Recording Conversations Without Adequate Consent Violates Law

Scott E. Schaffer, Esq. • July 1, 2009


Secretly recording a telephone conversation without the consent of all parties participating in the conversation, such as between an employee and supervisor, violates Connecticut civil law. Conn. Gen. Stat. § 52-570d makes it unlawful for anyone to record a phone conversation without the consent of all parties to the communication. Such consent must be obtained in advance, in writing, or verbally at the start of the recording, or through automatic tone warnings throughout the conversation.


While there are several exceptions to the two-party consent rule most do not apply to the workplace. One exception that may, however, permits recipients to record calls that convey threats of extortion, bodily harm or other unlawful requests or demands, without the consent of the caller.


Connecticut’s civil law is more restrictive than either Federal or state criminal law, which both permit the recording of a phone conversation with the consent of a single party. Any person aggrieved by a violation of the state civil law may recover damages, costs and attorneys’ fees.
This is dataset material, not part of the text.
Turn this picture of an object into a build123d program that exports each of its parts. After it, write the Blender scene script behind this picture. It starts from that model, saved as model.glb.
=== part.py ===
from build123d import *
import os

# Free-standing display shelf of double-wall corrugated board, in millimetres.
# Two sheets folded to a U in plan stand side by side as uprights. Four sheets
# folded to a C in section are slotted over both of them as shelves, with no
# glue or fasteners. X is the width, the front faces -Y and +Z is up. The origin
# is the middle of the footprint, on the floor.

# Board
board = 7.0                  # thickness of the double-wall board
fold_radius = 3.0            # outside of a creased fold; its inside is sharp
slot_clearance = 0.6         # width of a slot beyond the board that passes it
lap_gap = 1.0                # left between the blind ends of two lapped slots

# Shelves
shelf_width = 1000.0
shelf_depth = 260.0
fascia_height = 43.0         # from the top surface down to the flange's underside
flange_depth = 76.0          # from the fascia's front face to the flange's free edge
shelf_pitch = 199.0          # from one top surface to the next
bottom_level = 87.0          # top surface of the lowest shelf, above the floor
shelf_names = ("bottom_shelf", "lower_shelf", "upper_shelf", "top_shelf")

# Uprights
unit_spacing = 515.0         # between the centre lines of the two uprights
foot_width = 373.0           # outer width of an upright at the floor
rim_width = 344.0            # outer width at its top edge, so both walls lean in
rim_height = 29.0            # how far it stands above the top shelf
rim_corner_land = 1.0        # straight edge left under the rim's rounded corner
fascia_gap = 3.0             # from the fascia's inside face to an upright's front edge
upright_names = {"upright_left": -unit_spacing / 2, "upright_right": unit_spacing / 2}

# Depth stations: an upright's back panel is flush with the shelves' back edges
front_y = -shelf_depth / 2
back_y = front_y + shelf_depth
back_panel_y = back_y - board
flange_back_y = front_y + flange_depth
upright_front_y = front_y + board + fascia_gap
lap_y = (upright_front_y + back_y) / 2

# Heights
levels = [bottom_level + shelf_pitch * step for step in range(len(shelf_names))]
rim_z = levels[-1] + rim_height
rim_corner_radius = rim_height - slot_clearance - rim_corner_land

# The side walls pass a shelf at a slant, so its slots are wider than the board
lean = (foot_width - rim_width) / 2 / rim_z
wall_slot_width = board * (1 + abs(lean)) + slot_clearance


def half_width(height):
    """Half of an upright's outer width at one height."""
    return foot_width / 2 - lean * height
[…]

The rules governing the secret recording of a face to face discussion are less restrictive. While there are no civil statutory restrictions, under both federal and state criminal law at least one party engaged in the discussion must consent to the recording. Also, if a third party were to record a discussion between two other people at least one of the participants must consent.


Employers may also have policies that prevent the recording of any discussions. Such a policy would allow the company to take action against the employee for breaching its policy, but the recording could probably still be used in subsequent legal proceedings, provided it was legally obtained.